Nobody appears willing to analyse or face this problem in any of the public comments offered. This is why we focus on the ‘employee’ or individual rather than the systemic issue.
We appear comfortable with maintaining the status quo and silencing or shaming ‘those people’. We indulge in ‘whatabout-ism’ as a means of assuaging our consciences. Or we turn away and hope it will disappear.
Sad news: the problem is not going away but will worsen. When consumer confidence declines, consumption also does. We then all suffer regardless of race.
Our inability to understand or deal with the systemic issues led to a writer casually citing, without a scintilla of understanding, the Langston Hughes’ iconic poem ‘Harlem’.
I quote this poem in its entirety for those who have not read it:
What happens to a dream deferred?/ Does it dry up/ like a raisin in the sun?/ Or fester like a sore—/ And then run?/ Does it stink like rotten meat?/ Or crust and sugar over—/ like a syrupy sweet?/Maybe it just sags/ like a heavy load./ Or does it explode?
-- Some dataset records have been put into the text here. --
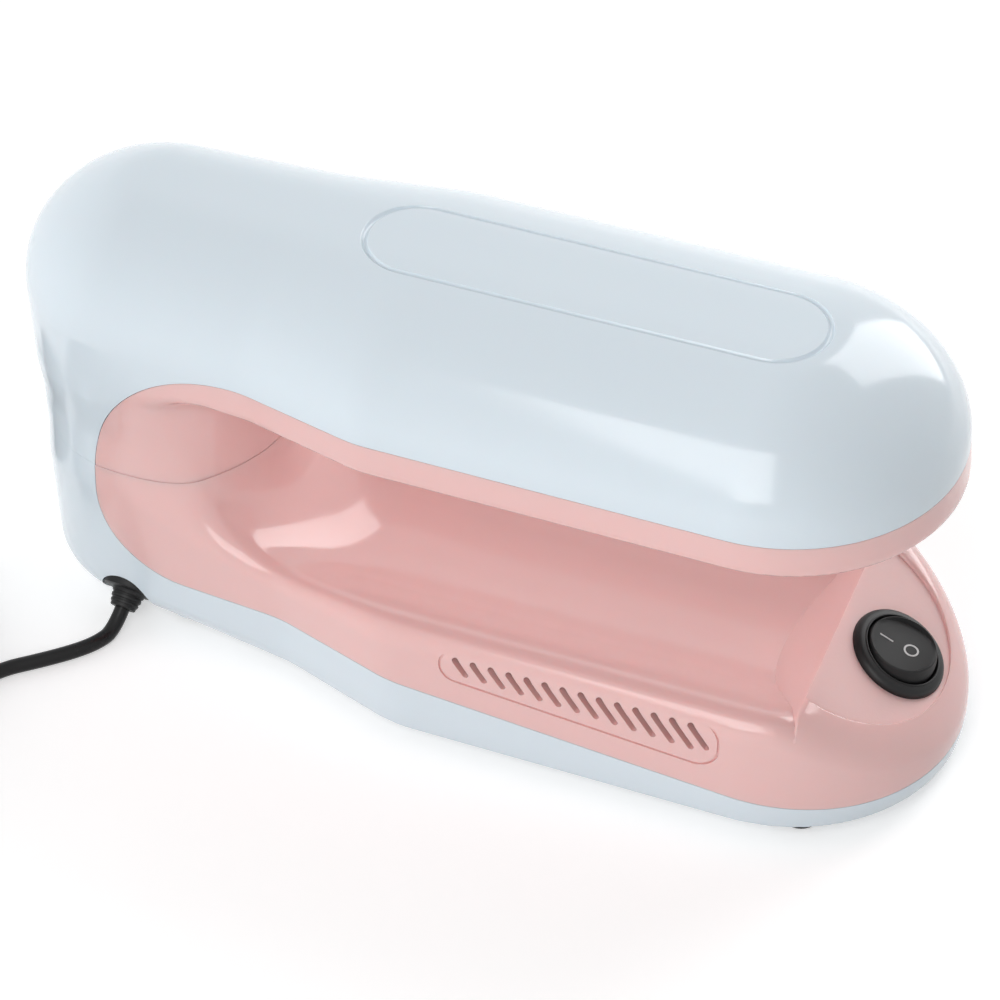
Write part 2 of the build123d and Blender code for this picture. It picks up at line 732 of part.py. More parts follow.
with BuildPart() as switch_rocker:
    rocker_place = switch_plane.offset(pivot) * Location((0, 0, 0), (0, -rocker_tilt, 0))
    with Locations(rocker_place):
        Sphere(rocker_radius)
    with Locations(rocker_place * Location((0, 0, rocker_top))):
        Box(4 * rocker_radius, 4 * rocker_radius, rocker_radius,
            align=(Align.CENTER, Align.CENTER, Align.MIN), mode=Mode.SUBTRACT)
    with Locations(rocker_place * Location((0, 0, -rocker_bottom))):
        Box(4 * rocker_radius, 4 * rocker_radius, rocker_radius,
            align=(Align.CENTER, Align.CENTER, Align.MAX), mode=Mode.SUBTRACT)
    face_half = math.sqrt(rocker_radius ** 2 - rocker_top ** 2)
    dish_centre = rocker_top + math.sqrt(rocker_dish ** 2 - (face_half - rocker_lip) ** 2)
    with Locations(rocker_place * Location((0, 0, dish_centre), (90, 0, 0))):
        Cylinder(rocker_dish, 4 * rocker_radius, mode=Mode.SUBTRACT)
    with Locations(rocker_place * Location((0, 0, 0), (90, 0, 0))):
        Cylinder(trunnion_radius, 2 * trunnion_reach)
with BuildPart() as switch_terminals:
    with Locations(*[switch_plane * Location((x, 0, -barrel_depth)) for x in (-terminal_x, terminal_x)]):
        Box(terminal_thickness, terminal_width, terminal_length,
            align=(Align.CENTER, Align.CENTER, Align.MAX))

# Fixings and feet, each kind one piece
with BuildPart() as front_screws:
    for x, y in both_sides(front_post):
        add(screw(x, y, screw_seat, front_screw_length))
with BuildPart() as rear_screws:
    for x, y in both_sides(rear_post):
        add(screw(x, y, screw_seat, rear_screw_length))
with BuildPart() as hood_screws:
    for x, y in both_sides(hood_screw_front) + both_sides(hood_screw_rear):
        add(screw(x, y, rim_z, hood_screw_length))
with BuildPart() as holder_screws:
    for x, y in both_sides((ear_x, ear_hole_y)):
        add(screw(x, y, holder_top - ear_thickness, holder_screw_length))
with BuildPart() as rubber_feet:
    with Locations(*[(x, y, 0) for x, y in both_sides(front_foot) + both_sides(rear_foot)]):
        Cylinder(foot_radius, foot_height + foot_recess, align=(Align.CENTER, Align.CENTER, Align.MIN))
    chamfer(rubber_feet.edges().group_by(Axis.Z)[0], foot_chamfer)

# Driver board and what sits on it
board_top = board_z + board_thickness
with BuildPart() as driver_board:
    with Locations((board_x, 0, board_z)):
        Box(board_length, board_width, board_thickness, align=(Align.CENTER, Align.CENTER, Align.MIN))
    with Locations(*[(x, 0, board_z) for x in standoff_x]):
        Cylinder(screw_hole_radius, 4 * board_thickness, mode=Mode.SUBTRACT)
with BuildPart() as board_screws:
    for x in standoff_x:
        add(screw(x, 0, 0, board_screw_length).rotate(Axis.X, 180).moved(Location((0, 0, board_top))))
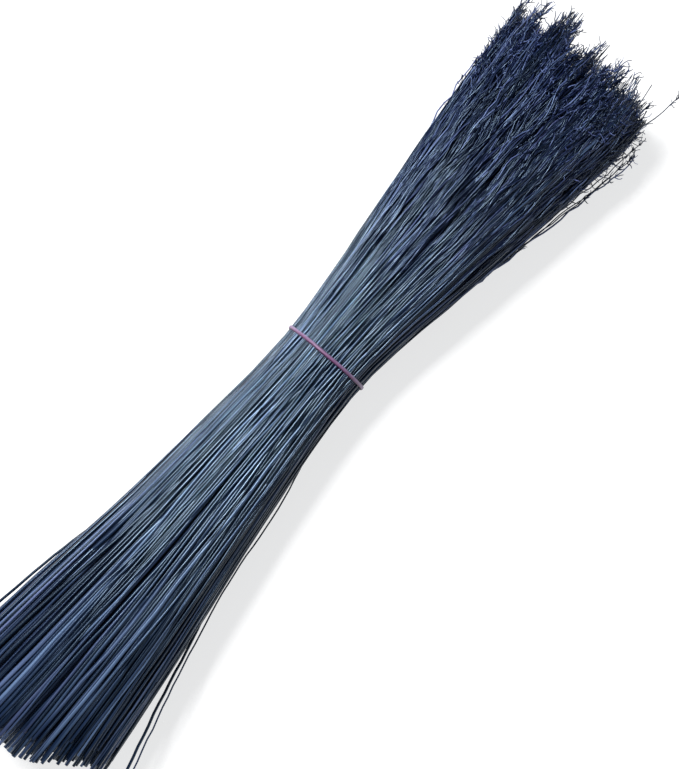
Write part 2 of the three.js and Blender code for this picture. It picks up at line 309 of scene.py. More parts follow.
# The brush. Above the band each stem splits into fine crinkled fibres that run on beside it, and these end
# in short hooked twigs, where the seeds were combed off. They are softer and darker than the straw.

FIBRE_RADIUS = (0.5, 0.32)  # where it leaves its stem, and at its tip
FIBRE_SLIMNESS = (0.75, 1.2)
SPLITS_FROM = 28  # millimetres above the band
SPLITTING = (110, 0.9)  # most millimetres on from there, and how rare they are
FIBRE_SHORTNESS = (34, 1.5)  # most millimetres that it ends before its stem, and how rare they are
FIBRE_SPREAD = 1.6  # millimetres that it lies off its stem
PARTING_LENGTH = 55  # millimetres over which it parts from its stem
CRINKLE = 0.5  # millimetres of small bends
WANDERING = 1.6  # millimetres of large ones
WANDER_BENDS = 7
CRINKLED_BETWEEN = (40, 240)  # distances above the band between which both grow
LOOSE = 0.5  # how far outside the bundle's outline a fibre may lie
FIBRE_SINKING = (3.5, 1.5)  # most that another is drawn in below this, and how rare it is
HIDDEN_BELOW = 0.5  # share of the radius inside which a stalk is hardly seen


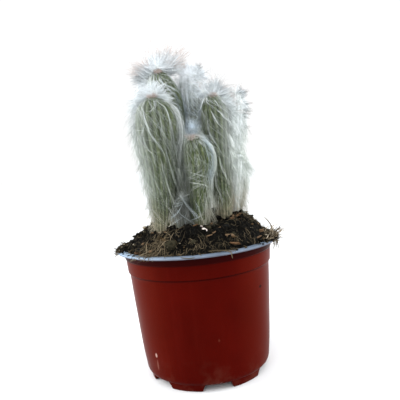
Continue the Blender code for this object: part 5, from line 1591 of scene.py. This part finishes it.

Some believe that this poem was the likely inspiration for Martin Luther King’s ‘I have a dream’ speech. Hughes, an early supporter of MLK, was profoundly describing his frustration at his experience of inequality in the literary world.
The ‘workers’ in Tunapuna, like many others in this country, have had their hopes deferred too often. The sore of inequality and the disrespect to workers and customers alike is well on its way to being a piece of rotten meat. And like a dead dog at the roadside, the carcass would explode and soil us all.
Do we wish to reach there, or do we want better for our children? What ought we to do to head off the explosion?
All divine religions consider good treatment of the ‘others’ as an act of righteousness. The Bible warns, do not oppress the ‘other’ for he has a defender in God.
The injunction is to love him as yourself since you too were ‘others’. The choice is ours.
Noble Philip, a retired business executive, is trying to interpret Jesus’ relationships with the poor and rich among us. A Seeker, not a Saint.